7. “Working from home allows me to take breaks if I need to — I don’t feel trapped, I don’t have to hide in the toilets to have a panic attack, I don’t have to worry about phoning in sick and getting fired. Just because I can’t work a ‘traditional’ job doesn’t mean I’m useless. There’s plenty of other things I can do.”

8. “I wish people knew I didn’t want this. I don’t enjoy the time I have to take to go to therapy or the times where I have to get up and leave because I can’t hold myself together. People seem to think it’s a special privilege to go to therapy once a week and get out of work. It isn’t.” 

9. “I’m not ‘lucky’ to only be working a few days at my paying job. Every day is work for me and my mental illness is a 24/7 job in its own.” 

10.I just need time to heal while off work,and when I do return I know I’ll be better then ever…I’ve currently been off work since 2015… waiting on a court date for Social Security. Being off work is more overwhelming then anything in the midst of healing and being called lazy, cuz I just can’t. Maybe I need a bandage around my head to make things clearer.” 

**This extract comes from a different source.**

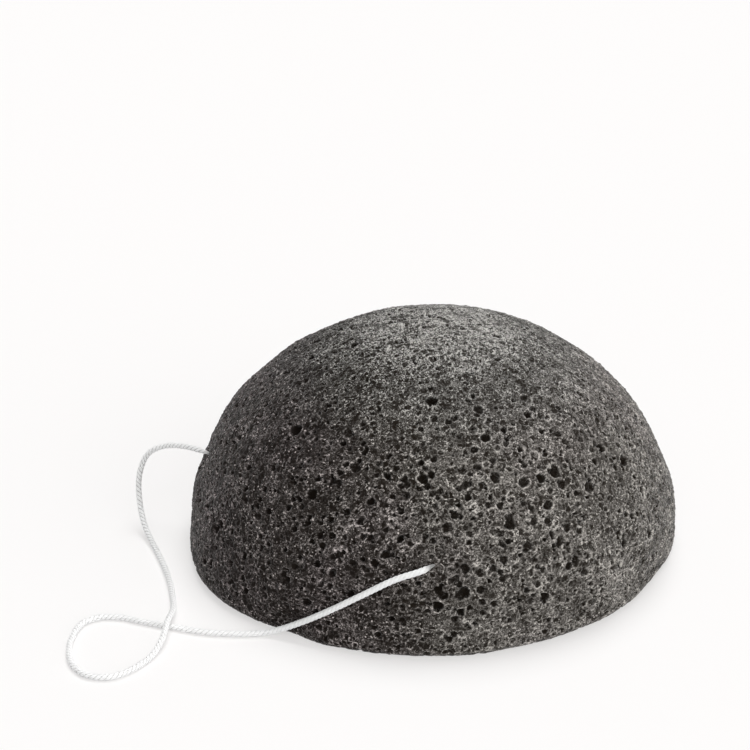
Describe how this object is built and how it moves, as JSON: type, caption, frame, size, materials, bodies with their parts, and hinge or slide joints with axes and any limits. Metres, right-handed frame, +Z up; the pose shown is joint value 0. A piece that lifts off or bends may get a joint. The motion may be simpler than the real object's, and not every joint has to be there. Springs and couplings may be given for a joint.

11. “I wish people understood how demeaning their comments are.” 

12. “I wish people could understand how much I’d give to be out at work, how motivated I’d be, how much I’d love to have a job. I wish they’d stop assuming I’m lazy or lucky. I wish they’d understand that being at home isn’t like having a day off. It’s constant and it’s crushing and it got boring seven years ago.”

13. “I’m not a bad worker and I’m ‘asking for hand outs.’ I really want to do my best, but some days it’s really hard for me to put on a smile.” 

14. “Please don’t think I’m ‘exaggerating’ or ‘faking symptoms’ to get out of things. This only increases stigma of mental health, and of course made me feel worse.” 

15. “Being on food stamps and social security disability doesn’t mean you did anything wrong. It was hard for me to swallow my pride and use social programs when I needed them. I want more than anything to have a normal life and be able to tell someone how many years I’ve been at a company.” 

16. “I wish people knew that my mental illness doesn’t define me. I wish people would understand I’m not damaged goods. I work hard… I give 150 percent into everything I do.”